If we were purists about what we included and didn’t include in our bibles would we drop this passage? 

Is it still scripture even though Mark didn’t write it?

One of my favorite things about the Bible is how it is a discussion inside itself. We see that here in a really obvious way because we have preserved an answer to Mark’s abrupt ending. But we can also see it between the New and Old Testaments, among the four gospels, between many of Paul’s letters, or between the different parts of the Hebrew Bible. 

And the Bible show us that we are meant to continue this discussion with ourselves, with our history, and with the Bible itself, and of course with all creation. 

I want to end with another shout out to the Anabaptist Bible of which we have several copies in a book shelf in the back of the Sanctuary. I moved them there to give a bit of Anabaptist representation in this space. 

The most exciting thing about this Bible is that it brings the discussion the Bible is having with itself into the present day. There are three kinds of marginal notes in this Bible. Some are written by scholars, providing details about how scholarship has received these texts, some are quotations like the ones I read as a part of this sermon from 16th century Anabaptist authors and some are by groups of readers who were randomly assigned texts as part of a huge process over the last two years. 

We at Shalom participated in this process reading passages from Isaiah, Galatians, and Proverbs. 

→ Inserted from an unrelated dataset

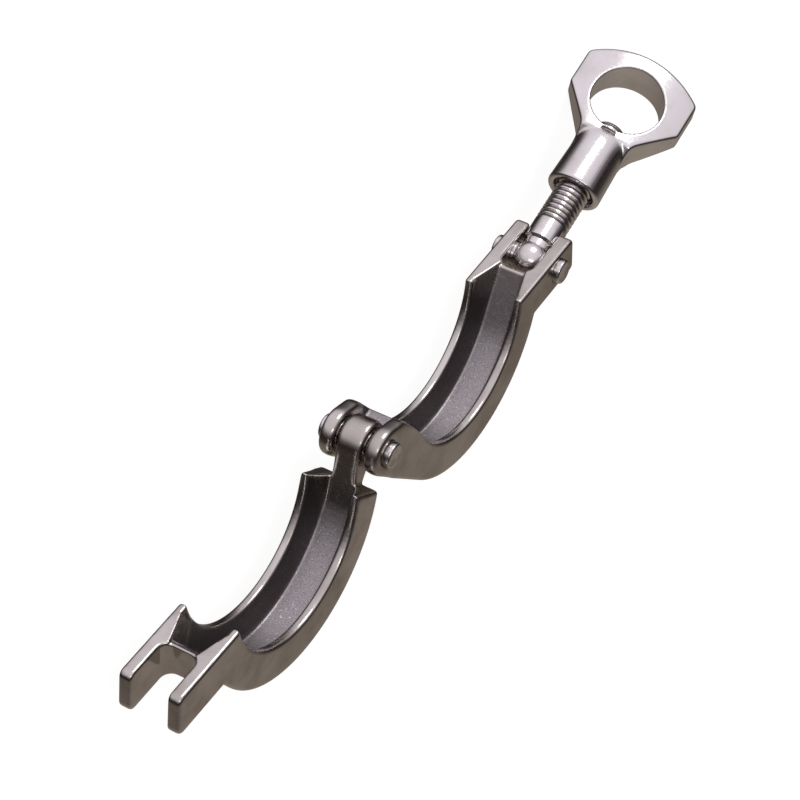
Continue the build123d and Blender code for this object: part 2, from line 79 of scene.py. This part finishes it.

Some of our notes are printed in this Bible, but some are not … even though there would have been space to include them. I also contributed some scholarly notes about the book of Nahum and Anabaptist quotes about the gospel of all creatures. For some reason all of my notes about Nahum were included, even though I know comparatively little about Nahum compared to other scholars. Very few of my Gospel of All Creatures notes, something I know comparatively much more about made it in. 

I don’t know why but that brings me to a final note as we think about the Bible and how we receive it. That is that what we know or can see about the discussion that God is having with us is always much less that what is actually there.